My use case has a strong preference for writing the client in C++, as there's a strong need to minimize external dependencies, which can be done by statically linking everything possible. Simply copy the executable to any computer, and it should run. All this while maintaining a manageable executable size (I'm at 12 MB in release configuration).

One could easily argue - just use Kestrel. Sure, but we need enterprise-grade scalability and manageability that currently only IIS can offer.

Microsoft claims IIS supports gRPC. My observation is that its support is broken.

To sum up

  • C# gRPC client works with C# gRPC server hosted in IIS (and Kestrel)
  • C++ and other gRPC clients do not work with C# gRPC server hosted in IIS (but work with Kestrel)

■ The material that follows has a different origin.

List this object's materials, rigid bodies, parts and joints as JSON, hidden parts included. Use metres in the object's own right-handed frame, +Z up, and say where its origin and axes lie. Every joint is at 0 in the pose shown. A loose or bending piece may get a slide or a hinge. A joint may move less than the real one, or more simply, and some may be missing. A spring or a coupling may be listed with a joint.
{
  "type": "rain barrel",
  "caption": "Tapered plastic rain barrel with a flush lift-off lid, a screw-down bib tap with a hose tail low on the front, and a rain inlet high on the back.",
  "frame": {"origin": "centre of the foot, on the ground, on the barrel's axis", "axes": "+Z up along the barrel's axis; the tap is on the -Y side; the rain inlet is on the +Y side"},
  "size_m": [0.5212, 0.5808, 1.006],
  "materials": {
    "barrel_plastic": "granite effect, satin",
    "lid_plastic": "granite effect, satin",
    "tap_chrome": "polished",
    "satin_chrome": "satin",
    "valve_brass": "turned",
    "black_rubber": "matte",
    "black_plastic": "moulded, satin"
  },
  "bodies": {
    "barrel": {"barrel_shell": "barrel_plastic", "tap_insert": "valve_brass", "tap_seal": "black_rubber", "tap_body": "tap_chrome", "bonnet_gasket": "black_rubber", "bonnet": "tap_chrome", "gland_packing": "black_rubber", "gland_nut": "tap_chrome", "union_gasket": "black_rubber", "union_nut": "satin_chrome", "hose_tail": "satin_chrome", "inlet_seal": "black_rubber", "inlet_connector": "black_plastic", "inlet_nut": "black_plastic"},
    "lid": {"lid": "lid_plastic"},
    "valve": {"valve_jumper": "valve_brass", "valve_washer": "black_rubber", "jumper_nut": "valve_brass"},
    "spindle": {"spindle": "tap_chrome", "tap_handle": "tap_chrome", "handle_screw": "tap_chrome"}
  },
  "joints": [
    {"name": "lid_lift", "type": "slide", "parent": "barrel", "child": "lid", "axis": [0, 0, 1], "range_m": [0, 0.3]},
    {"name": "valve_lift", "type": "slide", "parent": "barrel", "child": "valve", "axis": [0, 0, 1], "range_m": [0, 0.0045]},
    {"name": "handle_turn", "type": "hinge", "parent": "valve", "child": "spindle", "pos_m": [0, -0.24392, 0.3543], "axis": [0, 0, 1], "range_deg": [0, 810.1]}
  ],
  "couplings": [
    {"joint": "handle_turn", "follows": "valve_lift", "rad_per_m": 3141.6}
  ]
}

If this issue isn't resolved, I see only two options:

  • Use Kestrel, which isn't ideal for large-scale enterprise deployments
  • Write the client in C#, interop with C++ code for critical parts (performance and otherwise), and use Native AOT to statically link to external dependencies such as Sqlite to produce a single executable file in Release configurations. This will almost certainly result in a larger executable file, which I guess is an acceptable trade-off as long as it's not 100+ MB, however architecting a solution like this is a rather big rabbit hole I'd like to avoid if possible. And even then, who said this issue won't pop up in the C# implementation of gRPC in the future?